Tomato Gazpacho with Goat Cheese Flatbread

This quick and easy no-cook soup shows off the vibrant flavors of summer tomatoes. Use homegrown tomatoes from your own yard or farmer’s market, or look for vine-ripened tomatoes in your grocery store for the best flavor.

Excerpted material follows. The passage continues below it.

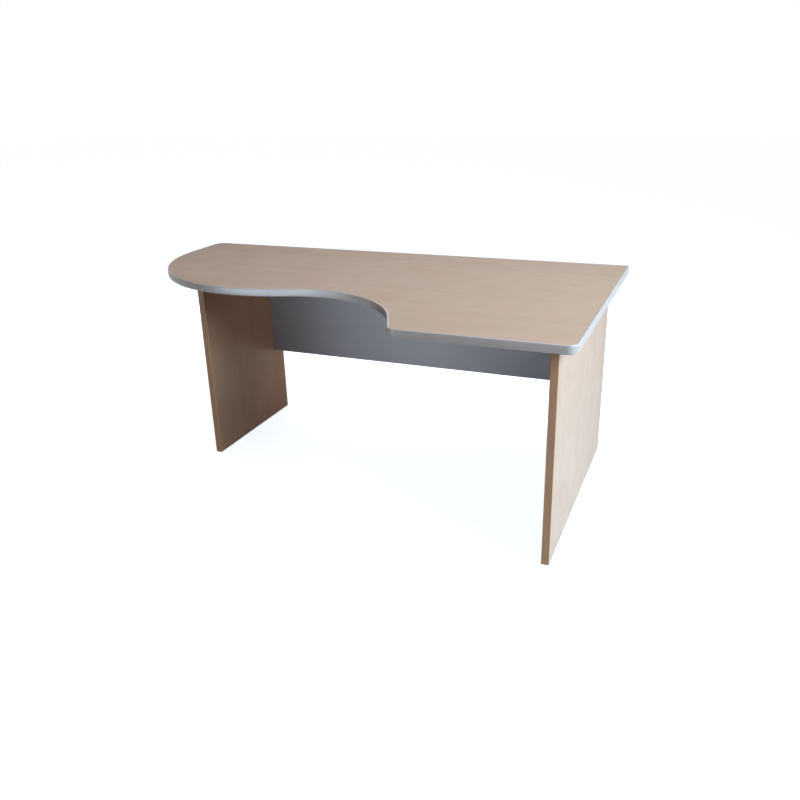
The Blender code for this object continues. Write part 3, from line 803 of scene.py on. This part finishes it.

Be sure to prepare the soup in advance to allow the flavors to meld as the soup chills.

2 tomatoes, cored
1 small cucumber, seeded
1 red bell pepper, seeded
½ medium red onion
11.5 ounce can low sodium tomato juice
2 tablespoons white wine vinegar
2 tablespoons olive oil
1 large garlic clove, minced
¼ teaspoon kosher salt
¼ teaspoon ground pepper
1 piece whole-wheat pita bread
1 teaspoon olive oil
2 tablespoons crumbled goat cheese

  1. Separately roughly chop tomatoes, cucumber, bell pepper, and onion in a food processor; place in a large glass bowl.
  2. Add tomato juice, vinegar, olive oil, garlic, salt and pepper, and mix well.
  3. Cover and chill for at least two hours or up to 48 hours before serving.
  4. Preheat oven to 400°F.
  5. Brush pita bread with olive oil, and sprinkle with goat cheese; bake for 5 - 7 minutes or until crisp.
  6. Serve chilled gazpacho with warm flatbread.

Serves 2
Prep Time: 15 Minutes
Total Time: 20 Minutes + 2 Hours chill time

Need Help?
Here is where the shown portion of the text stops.